## Begin

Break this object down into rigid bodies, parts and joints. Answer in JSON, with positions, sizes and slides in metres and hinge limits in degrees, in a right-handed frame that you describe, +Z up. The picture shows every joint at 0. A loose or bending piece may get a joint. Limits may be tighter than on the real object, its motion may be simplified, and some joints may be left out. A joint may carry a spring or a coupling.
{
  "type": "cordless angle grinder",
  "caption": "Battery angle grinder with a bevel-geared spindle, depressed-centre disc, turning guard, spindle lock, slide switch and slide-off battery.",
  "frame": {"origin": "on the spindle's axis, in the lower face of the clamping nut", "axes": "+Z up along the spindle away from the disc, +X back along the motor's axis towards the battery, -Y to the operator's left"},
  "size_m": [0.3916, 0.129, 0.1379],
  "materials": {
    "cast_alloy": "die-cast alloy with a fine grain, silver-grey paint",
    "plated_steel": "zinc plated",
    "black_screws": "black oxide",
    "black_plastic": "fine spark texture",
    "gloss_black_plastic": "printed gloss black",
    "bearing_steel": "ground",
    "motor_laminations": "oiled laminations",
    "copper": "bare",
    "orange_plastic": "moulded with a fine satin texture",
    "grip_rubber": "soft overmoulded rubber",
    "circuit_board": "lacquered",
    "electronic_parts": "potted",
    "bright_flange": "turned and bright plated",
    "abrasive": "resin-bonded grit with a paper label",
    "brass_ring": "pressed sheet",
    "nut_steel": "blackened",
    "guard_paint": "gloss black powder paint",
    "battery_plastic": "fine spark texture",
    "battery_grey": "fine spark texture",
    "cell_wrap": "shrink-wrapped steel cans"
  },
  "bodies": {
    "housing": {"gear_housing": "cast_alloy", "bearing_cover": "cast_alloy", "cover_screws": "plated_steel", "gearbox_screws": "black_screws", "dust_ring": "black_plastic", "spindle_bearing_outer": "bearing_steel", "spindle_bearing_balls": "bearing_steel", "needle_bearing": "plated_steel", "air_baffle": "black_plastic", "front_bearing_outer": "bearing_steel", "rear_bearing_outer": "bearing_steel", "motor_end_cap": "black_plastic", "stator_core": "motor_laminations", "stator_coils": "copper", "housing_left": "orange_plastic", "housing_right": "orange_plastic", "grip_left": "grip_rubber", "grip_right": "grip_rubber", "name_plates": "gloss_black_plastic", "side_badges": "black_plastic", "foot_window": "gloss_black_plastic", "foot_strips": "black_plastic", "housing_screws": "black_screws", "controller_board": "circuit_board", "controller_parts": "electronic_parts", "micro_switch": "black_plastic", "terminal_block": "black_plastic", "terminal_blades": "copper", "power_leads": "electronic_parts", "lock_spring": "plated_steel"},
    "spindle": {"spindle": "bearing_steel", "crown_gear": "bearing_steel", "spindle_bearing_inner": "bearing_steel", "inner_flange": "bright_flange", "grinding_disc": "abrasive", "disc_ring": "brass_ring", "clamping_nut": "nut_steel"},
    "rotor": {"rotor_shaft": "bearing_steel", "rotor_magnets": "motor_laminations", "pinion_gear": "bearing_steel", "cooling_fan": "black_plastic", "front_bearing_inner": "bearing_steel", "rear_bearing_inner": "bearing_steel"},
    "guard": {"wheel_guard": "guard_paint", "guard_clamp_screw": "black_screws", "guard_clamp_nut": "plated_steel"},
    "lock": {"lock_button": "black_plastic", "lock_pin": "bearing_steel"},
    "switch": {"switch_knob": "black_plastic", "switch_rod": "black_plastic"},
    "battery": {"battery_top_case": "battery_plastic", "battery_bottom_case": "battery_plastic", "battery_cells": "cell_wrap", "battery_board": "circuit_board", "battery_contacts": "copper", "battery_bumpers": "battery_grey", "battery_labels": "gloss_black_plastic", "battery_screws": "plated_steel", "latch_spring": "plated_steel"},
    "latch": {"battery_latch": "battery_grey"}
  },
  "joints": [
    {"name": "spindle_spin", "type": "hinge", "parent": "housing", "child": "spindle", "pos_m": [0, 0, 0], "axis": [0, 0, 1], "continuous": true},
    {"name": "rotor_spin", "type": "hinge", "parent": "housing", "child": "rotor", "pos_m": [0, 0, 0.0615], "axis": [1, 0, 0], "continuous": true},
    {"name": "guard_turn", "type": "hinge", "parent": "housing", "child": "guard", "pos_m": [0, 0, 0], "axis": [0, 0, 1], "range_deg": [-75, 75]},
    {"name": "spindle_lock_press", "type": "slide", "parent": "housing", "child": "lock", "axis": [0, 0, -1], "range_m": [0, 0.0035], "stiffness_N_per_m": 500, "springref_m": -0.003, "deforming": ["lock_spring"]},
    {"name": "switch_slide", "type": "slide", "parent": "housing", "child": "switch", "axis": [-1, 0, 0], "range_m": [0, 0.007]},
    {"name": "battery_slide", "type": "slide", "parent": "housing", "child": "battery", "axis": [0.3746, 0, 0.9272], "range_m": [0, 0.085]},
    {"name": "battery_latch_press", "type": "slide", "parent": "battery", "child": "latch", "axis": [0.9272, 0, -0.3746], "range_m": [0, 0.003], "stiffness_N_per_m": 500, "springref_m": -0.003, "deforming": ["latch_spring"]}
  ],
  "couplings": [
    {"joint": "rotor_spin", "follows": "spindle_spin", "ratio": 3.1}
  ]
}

## End

## Problem to work on
Copy down the whole of the data above, matching it exactly.

## Problem solution
Break this object down into rigid bodies, parts and joints. Answer in JSON, with positions, sizes and slides in metres and hinge limits in degrees, in a right-handed frame that you describe, +Z up. The picture shows every joint at 0. A loose or bending piece may get a joint. Limits may be tighter than on the real object, its motion may be simplified, and some joints may be left out. A joint may carry a spring or a coupling.
{
  "type": "cordless angle grinder",
  "caption": "Battery angle grinder with a bevel-geared spindle, depressed-centre disc, turning guard, spindle lock, slide switch and slide-off battery.",
  "frame": {"origin": "on the spindle's axis, in the lower face of the clamping nut", "axes": "+Z up along the spindle away from the disc, +X back along the motor's axis towards the battery, -Y to the operator's left"},
  "size_m": [0.3916, 0.129, 0.1379],
  "materials": {
    "cast_alloy": "die-cast alloy with a fine grain, silver-grey paint",
    "plated_steel": "zinc plated",
    "black_screws": "black oxide",
    "black_plastic": "fine spark texture",
    "gloss_black_plastic": "printed gloss black",
    "bearing_steel": "ground",
    "motor_laminations": "oiled laminations",
    "copper": "bare",
    "orange_plastic": "moulded with a fine satin texture",
    "grip_rubber": "soft overmoulded rubber",
    "circuit_board": "lacquered",
    "electronic_parts": "potted",
    "bright_flange": "turned and bright plated",
    "abrasive": "resin-bonded grit with a paper label",
    "brass_ring": "pressed sheet",
    "nut_steel": "blackened",
    "guard_paint": "gloss black powder paint",
    "battery_plastic": "fine spark texture",
    "battery_grey": "fine spark texture",
    "cell_wrap": "shrink-wrapped steel cans"
  },
  "bodies": {
    "housing": {"gear_housing": "cast_alloy", "bearing_cover": "cast_alloy", "cover_screws": "plated_steel", "gearbox_screws": "black_screws", "dust_ring": "black_plastic", "spindle_bearing_outer": "bearing_steel", "spindle_bearing_balls": "bearing_steel", "needle_bearing": "plated_steel", "air_baffle": "black_plastic", "front_bearing_outer": "bearing_steel", "rear_bearing_outer": "bearing_steel", "motor_end_cap": "black_plastic", "stator_core": "motor_laminations", "stator_coils": "copper", "housing_left": "orange_plastic", "housing_right": "orange_plastic", "grip_left": "grip_rubber", "grip_right": "grip_rubber", "name_plates": "gloss_black_plastic", "side_badges": "black_plastic", "foot_window": "gloss_black_plastic", "foot_strips": "black_plastic", "housing_screws": "black_screws", "controller_board": "circuit_board", "controller_parts": "electronic_parts", "micro_switch": "black_plastic", "terminal_block": "black_plastic", "terminal_blades": "copper", "power_leads": "electronic_parts", "lock_spring": "plated_steel"},
    "spindle": {"spindle": "bearing_steel", "crown_gear": "bearing_steel", "spindle_bearing_inner": "bearing_steel", "inner_flange": "bright_flange", "grinding_disc": "abrasive", "disc_ring": "brass_ring", "clamping_nut": "nut_steel"},
    "rotor": {"rotor_shaft": "bearing_steel", "rotor_magnets": "motor_laminations", "pinion_gear": "bearing_steel", "cooling_fan": "black_plastic", "front_bearing_inner": "bearing_steel", "rear_bearing_inner": "bearing_steel"},
    "guard": {"wheel_guard": "guard_paint", "guard_clamp_screw": "black_screws", "guard_clamp_nut": "plated_steel"},
    "lock": {"lock_button": "black_plastic", "lock_pin": "bearing_steel"},
    "switch": {"switch_knob": "black_plastic", "switch_rod": "black_plastic"},
    "battery": {"battery_top_case": "battery_plastic", "battery_bottom_case": "battery_plastic", "battery_cells": "cell_wrap", "battery_board": "circuit_board", "battery_contacts": "copper", "battery_bumpers": "battery_grey", "battery_labels": "gloss_black_plastic", "battery_screws": "plated_steel", "latch_spring": "plated_steel"},
    "latch": {"battery_latch": "battery_grey"}
  },
  "joints": [
    {"name": "spindle_spin", "type": "hinge", "parent": "housing", "child": "spindle", "pos_m": [0, 0, 0], "axis": [0, 0, 1], "continuous": true},
    {"name": "rotor_spin", "type": "hinge", "parent": "housing", "child": "rotor", "pos_m": [0, 0, 0.0615], "axis": [1, 0, 0], "continuous": true},
    {"name": "guard_turn", "type": "hinge", "parent": "housing", "child": "guard", "pos_m": [0, 0, 0], "axis": [0, 0, 1], "range_deg": [-75, 75]},
    {"name": "spindle_lock_press", "type": "slide", "parent": "housing", "child": "lock", "axis": [0, 0, -1], "range_m": [0, 0.0035], "stiffness_N_per_m": 500, "springref_m": -0.003, "deforming": ["lock_spring"]},
    {"name": "switch_slide", "type": "slide", "parent": "housing", "child": "switch", "axis": [-1, 0, 0], "range_m": [0, 0.007]},
    {"name": "battery_slide", "type": "slide", "parent": "housing", "child": "battery", "axis": [0.3746, 0, 0.9272], "range_m": [0, 0.085]},
    {"name": "battery_latch_press", "type": "slide", "parent": "battery", "child": "latch", "axis": [0.9272, 0, -0.3746], "range_m": [0, 0.003], "stiffness_N_per_m": 500, "springref_m": -0.003, "deforming": ["latch_spring"]}
  ],
  "couplings": [
    {"joint": "rotor_spin", "follows": "spindle_spin", "ratio": 3.1}
  ]
}